• Written problem
Search the listing below for the word "finishes" and copy each line that holds it.

• Given data
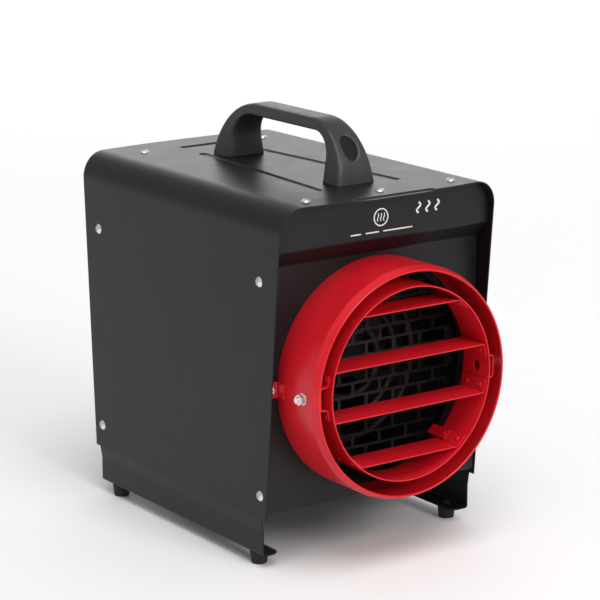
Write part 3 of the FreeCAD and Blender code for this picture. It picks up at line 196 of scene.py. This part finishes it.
finishes = {
    # black polyester powder coat, baked on sheet steel: a faint orange peel about 2 mm across
    "black_powder_coat": finish("blackPowderCoat", {"Specular IOR Level": 0.27}, (60, "#151416", "#171618"),
                                (25, 0.385, 0.42), (2.2, 0.03), 0.6),
    # stoved red enamel on sheet steel: thicker than powder, so it flows flat and shines
    "red_enamel": finish("redEnamel",
                         {"Coat Weight": 0.1, "Coat Roughness": 0.15, "Specular IOR Level": 0.27},
                         (40, "#c81622", "#d31c29"), (18, 0.28, 0.38), (5.0, 0.03), 0.6),
    # glass-filled nylon from a spark-eroded mould: satin, its grain drawn 0.9 mm across so that it shows
    "black_moulding": finish("blackNylon", {}, (30, "#2b2a2e", "#313034"),
                             (9, 0.40, 0.50), (0.9, 0.05)),
    # the same nylon, finer and duller
    "black_plug": finish("mattNylon", {"Specular IOR Level": 0.25}, (8, "#0a0a0b", "#0f0f10"),
                         (4, 0.52, 0.66), (0.8, 0.04)),
    # carbon-filled moulded rubber: dull, with dust in its grain
    "black_rubber": finish("blackRubber", {"Roughness": 0.75, "Specular IOR Level": 0.35},
                           (3, "#1e1d1d", "#2e2c2b"), None, (1.2, 0.08)),
    # bright zinc plate on steel: silver, slightly clouded
    "zinc_screws": finish("brightZinc", {"Metallic": 1.0}, (3, "#d3d4d7", "#f0f0f1"),
                          (1.6, 0.24, 0.4)),
    # black oxide on steel, oiled
    "black_screws": finish("blackOxide", {"Metallic": 0.6}, (3, "#232324", "#303031"),
                           (2, 0.35, 0.5)),
    # dip-painted black steel, thicker where the paint drained
    "black_guard": finish("dipPaint", {"Specular IOR Level": 0.25}, (12, "#131213", "#1a191a"),
                          (6, 0.42, 0.58), (3, 0.05)),
    # painted shade: the duct's sheet steel is coloured near-black to stand for the shade deep inside the
    # heater behind the guard; dead flat and faintly mottled
    "duct_steel": finish("ductPaintedShade", {"Specular IOR Level": 0.25}, (15, "#0e0d0d", "#151413"),
                         (8, 0.55, 0.7)),
    "galvanised_sheet": galvanised(),
    # stainless sheath browned and greyed by heat, and darkened further as painted shade for the dark inside
    # of the heater behind the guard
    "heater_sheath": finish("heatTintedSheathPaintedShade", {"Metallic": 0.5, "Specular IOR Level": 0.3},
                            (14, "#2a2826", "#3a3734"), (5, 0.4, 0.55)),
    # glazed steatite: cream-white with faint iron specks
    "white_ceramic": finish("glazedSteatite", {}, (2.5, "#e2dac8", "#f1ece0"), (6, 0.12, 0.2)),
    # electro-tinned steel: pale grey, soft shine
    "tinned_terminal": finish("tinnedSteel", {"Metallic": 1.0}, (4, "#bbbab4", "#c9c8c2"),
                              (2, 0.26, 0.42)),
    # painted shade: the pressed steel blades are coloured near-black to stand for the shade inside the
    # heater behind the guard
    "fan_steel": finish("fanPaintedShade", {"Specular IOR Level": 0.3}, (20, "#121213", "#1a1a1b"),
                        (12, 0.4, 0.52)),
    # centreless-ground steel: pale, its shine uneven along the bar
    "shaft_steel": finish("groundSteel", {"Base Color": "#a8a9ab", "Metallic": 1.0}, None,
                          (1.5, 0.18, 0.34)),
    # hammered grey-black motor enamel
    "motor_steel": finish("motorPaint", {}, (10, "#28292b", "#2f3032"), (7, 0.42, 0.58), (1.5, 0.05)),
    # pressed phenolic: matt black with pale filler flecks
    "black_control": finish("blackPhenolic", {"Roughness": 0.5}, (1.2, "#151413", "#26231f")),
    # ABS from a polished mould: deep black with a clean shine
    "knob_black": finish("polishedKnob", {}, (20, "#131315", "#18181a"), (5, 0.24, 0.34)),
    # the same plastic, dyed red
    "button_red": finish("redButton", {"Roughness": 0.3}, (6, "#a01116", "#ab161b")),
    # moulded amber lens over a neon lamp
    "lamp_amber": finish("amberLens", {"Base Color": "#d9741a", "Roughness": 0.12, "IOR": 1.49,
                                       "Transmission Weight": 0.5}, None, None, (1.0, 0.1)),
    # moulded nylon, unfilled: black and slightly waxy
    "black_gland": finish("glandNylon", {}, (10, "#121213", "#1a1a1b"), (4, 0.46, 0.6), (0.8, 0.04)),
    # moulded melamine: warm cream
    "cream_terminal": finish("creamMelamine", {"Roughness": 0.4}, (8, "#d2c7a8", "#dfd6bc")),
}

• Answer
Write part 3 of the FreeCAD and Blender code for this picture. It picks up at line 196 of scene.py. This part finishes it.
finishes = {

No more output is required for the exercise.